In a bid to check rupee's free falling against the US dollar, the Reserve Bank of India (RBI) on Monday hiked the limit of external commercial borrowing (ECB) to USD 10 billion. Moreover, the regulator also increased the limit of overseas investment in government bonds by USD 5 billion to USD 20 billion.
"It has been decided to allow Indian companies in manufacturing and infrastructure sector and having foreign exchange earnings to avail of external commercial borrowing (ECB) for repayment of outstanding rupee loans towards capital expenditure and/or fresh Rupee capital expenditure under the approval route. The overall ceiling for such ECBs would be USD 10 billion," RBI said in a press release after consulting the government of India.
Currently, Foreign institutional investors (FIIs) can investment in Indian corporate bonds upto USD 20 billion. While the cap in government bonds is at USD 15 billion, FIIs are barred to invest in infrastructure bonds upto USD 25 billion.
Along with the hike in investment limit, RBI also enlarged the basket of investors including sovereign wealth funds (SWFs), multilateral agencies, endowment funds, insurance funds, pension funds and foreign central banks; to invest in government bonds for entire limit of USD 20 billion.
Overseas investors so far have not shown enough interest in infra bonds while the demand for corporate bonds and government bonds are relatively higher.
Currently, FIIs can earn an interest rate in the range of 9.30-9.50% for a AAA rated instrument. For corporate bonds, it is slightly higher in the range of 9.70-9.75% for the similar kind of papers.
"Overall there are dissapointments but it (measures) has some positive takeaways," Moses Harding, head of ALCO & economic research, IndusIndus told Moneycontrol.com.
"The increase in G-sec limits will have immediate impact while other two measures would yield results in short to medium term. The demand for government bonds is still persisting among FIIs while it has been tepid for both corporate and infra bonds. Moreover, measures indicate that both RBI and government are equally concerned about exchange rate," he said.

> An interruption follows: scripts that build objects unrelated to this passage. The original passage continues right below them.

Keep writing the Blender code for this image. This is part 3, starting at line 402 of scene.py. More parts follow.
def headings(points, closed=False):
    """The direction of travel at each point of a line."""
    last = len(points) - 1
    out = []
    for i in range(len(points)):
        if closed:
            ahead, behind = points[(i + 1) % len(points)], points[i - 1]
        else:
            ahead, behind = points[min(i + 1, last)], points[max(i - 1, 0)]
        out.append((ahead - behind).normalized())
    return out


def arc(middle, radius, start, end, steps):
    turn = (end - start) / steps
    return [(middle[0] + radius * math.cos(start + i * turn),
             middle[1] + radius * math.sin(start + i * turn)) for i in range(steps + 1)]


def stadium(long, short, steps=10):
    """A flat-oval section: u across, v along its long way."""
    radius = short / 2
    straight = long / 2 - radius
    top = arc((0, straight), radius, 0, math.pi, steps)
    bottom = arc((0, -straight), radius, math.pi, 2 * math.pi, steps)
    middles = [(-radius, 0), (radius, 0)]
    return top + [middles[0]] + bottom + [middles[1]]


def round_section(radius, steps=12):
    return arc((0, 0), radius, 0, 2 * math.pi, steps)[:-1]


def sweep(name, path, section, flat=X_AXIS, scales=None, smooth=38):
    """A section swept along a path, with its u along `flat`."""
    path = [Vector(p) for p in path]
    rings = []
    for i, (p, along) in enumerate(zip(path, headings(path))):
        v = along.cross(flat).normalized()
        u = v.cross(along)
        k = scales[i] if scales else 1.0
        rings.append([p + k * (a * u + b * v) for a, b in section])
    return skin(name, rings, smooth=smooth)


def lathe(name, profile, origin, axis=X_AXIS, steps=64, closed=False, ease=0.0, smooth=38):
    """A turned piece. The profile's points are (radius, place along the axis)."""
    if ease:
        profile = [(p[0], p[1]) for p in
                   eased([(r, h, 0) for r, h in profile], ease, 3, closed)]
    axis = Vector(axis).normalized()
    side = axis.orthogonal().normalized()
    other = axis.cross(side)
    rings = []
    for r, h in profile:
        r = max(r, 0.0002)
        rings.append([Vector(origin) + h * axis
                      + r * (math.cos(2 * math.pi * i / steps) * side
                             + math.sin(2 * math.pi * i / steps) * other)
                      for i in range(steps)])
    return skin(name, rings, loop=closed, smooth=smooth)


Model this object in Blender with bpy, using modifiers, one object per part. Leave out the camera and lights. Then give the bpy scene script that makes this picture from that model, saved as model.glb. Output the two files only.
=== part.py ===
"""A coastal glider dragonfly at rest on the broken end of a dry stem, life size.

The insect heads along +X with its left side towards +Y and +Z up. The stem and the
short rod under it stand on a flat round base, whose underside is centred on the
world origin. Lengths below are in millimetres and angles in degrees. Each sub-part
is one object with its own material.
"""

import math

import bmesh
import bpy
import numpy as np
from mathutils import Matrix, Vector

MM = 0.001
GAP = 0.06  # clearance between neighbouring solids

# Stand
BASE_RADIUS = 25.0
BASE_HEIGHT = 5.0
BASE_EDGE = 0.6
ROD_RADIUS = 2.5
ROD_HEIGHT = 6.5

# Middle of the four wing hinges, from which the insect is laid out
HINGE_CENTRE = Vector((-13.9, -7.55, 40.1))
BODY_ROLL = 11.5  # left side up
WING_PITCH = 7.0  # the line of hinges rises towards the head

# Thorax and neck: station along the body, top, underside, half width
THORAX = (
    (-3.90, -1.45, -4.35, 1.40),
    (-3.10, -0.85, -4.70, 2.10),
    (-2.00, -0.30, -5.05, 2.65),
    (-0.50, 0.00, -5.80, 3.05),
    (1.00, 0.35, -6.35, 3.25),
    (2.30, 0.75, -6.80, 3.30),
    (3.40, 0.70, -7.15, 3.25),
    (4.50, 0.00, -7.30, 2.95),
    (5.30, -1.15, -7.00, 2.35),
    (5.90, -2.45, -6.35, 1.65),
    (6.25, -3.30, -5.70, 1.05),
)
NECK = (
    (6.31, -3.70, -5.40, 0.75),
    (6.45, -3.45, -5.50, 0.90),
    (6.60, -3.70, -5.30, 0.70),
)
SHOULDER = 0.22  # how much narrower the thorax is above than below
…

Side by side, RBI made efforts to tap investments by qualified foreign investors (QFIs) to resist rupee's downfall against the greenback.
QFIs, according to the release, can now invest in mutual fund schemes that hold at least 25% of their assets (either in debt or equity or both) in infrastructure sector under the current USD 3 billion sub-limit for investment in mutual funds related to infrastructure.
"The terms and conditions for the scheme for FII investment in infrastructure debt and the scheme for non-resident investment in Infrastructure Development Funds (IDFs) have been further rationalised in terms of lock-in period and residual maturity," RBI added further.